I studied it under David Glazer piece and he always felt too many plaers just hack it to pieces. Charles Neidich has recently done a very interesting version, and so has Tony Pay who plays it on original instruments! All of these approaches are very valid, because the essential chamelon like nature of this operatic piece....

The worst thing is to play this piece all smoothy and glossy. It not. It really a romping good time, and if your not enjoying it the audience certainly won't.

I also reccommend the original Reginald Kell Decca recording from the 30s. His technique is unbelievable!!!

The triplet section should be as legato as possible. In a few spots where the triplets return to the tune a slight ritardando is permitted. It is more like the feeling of rit rather than outright slowing down. This can be overdone to the pint of vulgarity....however if you're the solist its your baby. But you gotta make sure the ACCOMPANIAMENT can follow you clearly, and that you make sure to perform rits predictablly or with good visual indication. ie. with the bell used as a baton.....

Good luck

David Dow

 Re: concertino
Author: Ken Shaw 2017
Date:   2003-03-20 14:00

David -

Thanks for the excellent performance notes.
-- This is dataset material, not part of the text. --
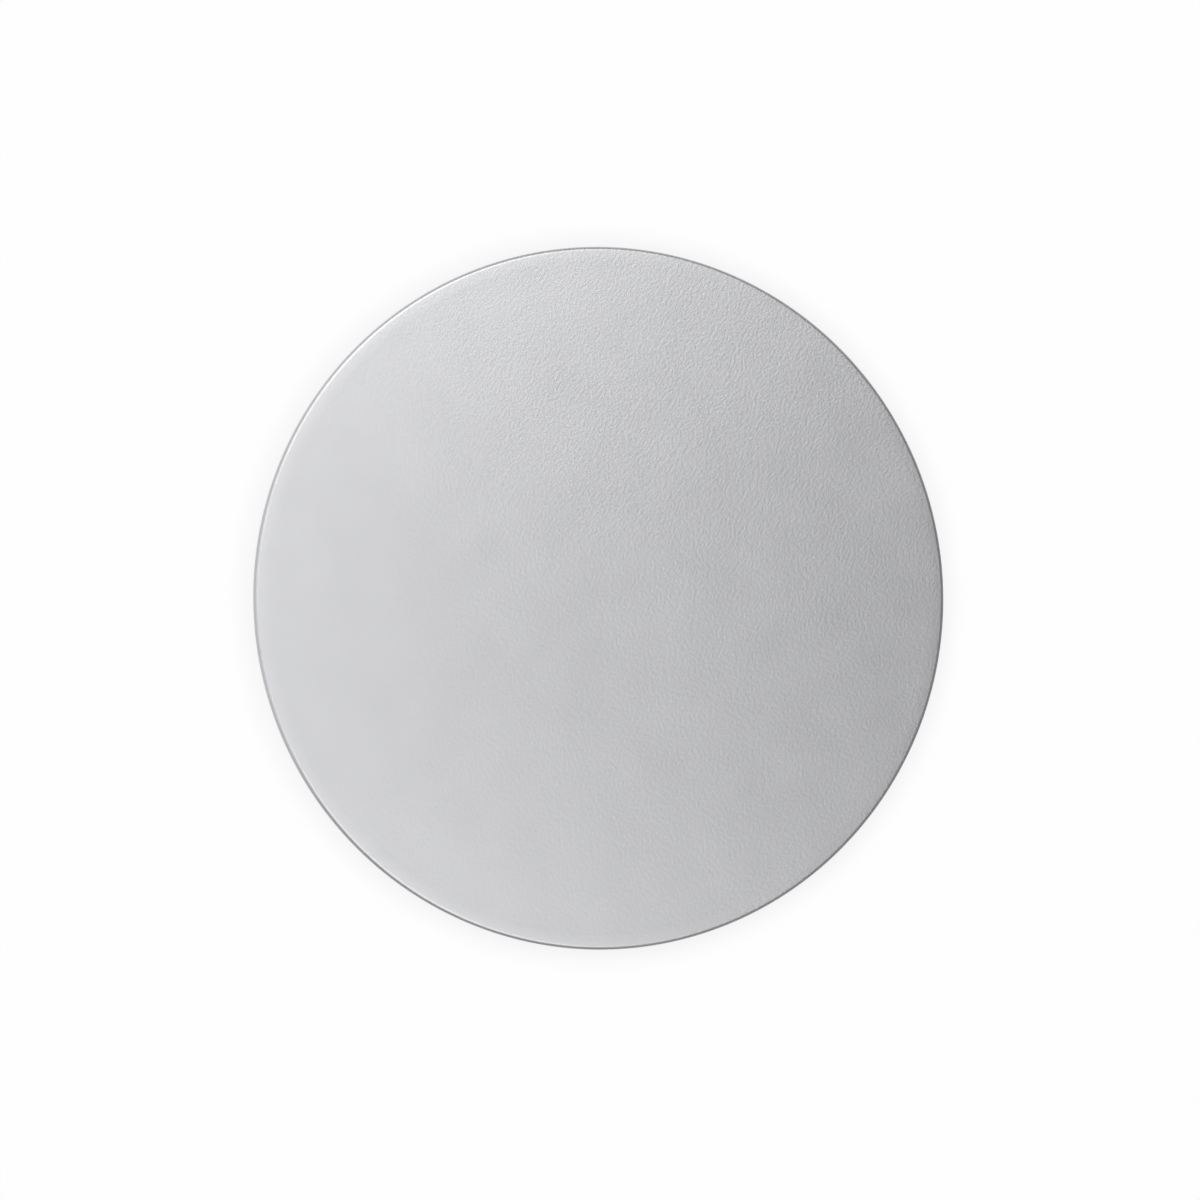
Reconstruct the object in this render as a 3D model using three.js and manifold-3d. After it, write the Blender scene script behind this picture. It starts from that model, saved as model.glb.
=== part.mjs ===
// Round cake board, 10 inch across: a stiff board disc wrapped in silver foil paper.
// The foil paper runs over the whole top and round the rim, is turned under as a hem with
// pressed tucks, and a smaller paper disc is glued over the hem's raw edge. Everything is
// bonded, so the board is one solid. Millimetres, +Z up, origin at the centre of the
// plane that the board stands on.

import * as THREE from "three";
import { mergeVertices } from "three/addons/utils/BufferGeometryUtils.js";
import Module from "manifold-3d";

// Driving dimensions
const BOARD_DIAMETER = 254;
const BOARD_THICKNESS = 4;
const TOP_EDGE_RADIUS = 1.5;
const BOTTOM_EDGE_RADIUS = 1;
const FOIL_PAPER = 0.12;
const BACKING_PAPER = 0.3;
const BACKING_INSET = 6;
const HEM_WIDTH = 14;
const HEM_EDGE_SLOPE = 1.5;
const TUCK_COUNT = 90;

// How finely the round forms are cut into flats, and how deep a tuck is let into the board
const TURN_STEPS = 180;
const TOP_EDGE_STEPS = 8;
const BOTTOM_EDGE_STEPS = 5;
const TUCK_ROOT = 0.2;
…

Kell's recording has been reissued on CD. It's extremely lyrical and smooth. As always, his technique was perfect. For my taste, the tempos are too slow, though. I learned the piece from my high school teacher and then from the Gigliotti recording, which is a bravura display. I don't think it has ever been reissued. On CD, Sabine Meyer and Jon Manasse are my favorites.

Best regards.

Ken Shaw

 Re: concertino
Author: D Dow 
Date:   2003-03-20 14:52

Dear Ken: There are two performances he made on record. One in the 40s and one in the 30s on British Columbia. the early one is pretty volatile.

David Dow

 Re: concertino
Author: Ken Shaw 2017
Date:   2003-03-20 18:33

David -

Please contact me offline about this,

 RE: concertino
Author: JellyJazz 
Date:   2003-05-24 20:21

ooooooooooooooooooohhhhhhhhhhhhhhhhhhhhhhh dear.......................... you lot make this piece seem sooooo hard i'm playing it for my grade 7. im quite scared now! i'm only 16 too!!!! please tell me something good about it!!!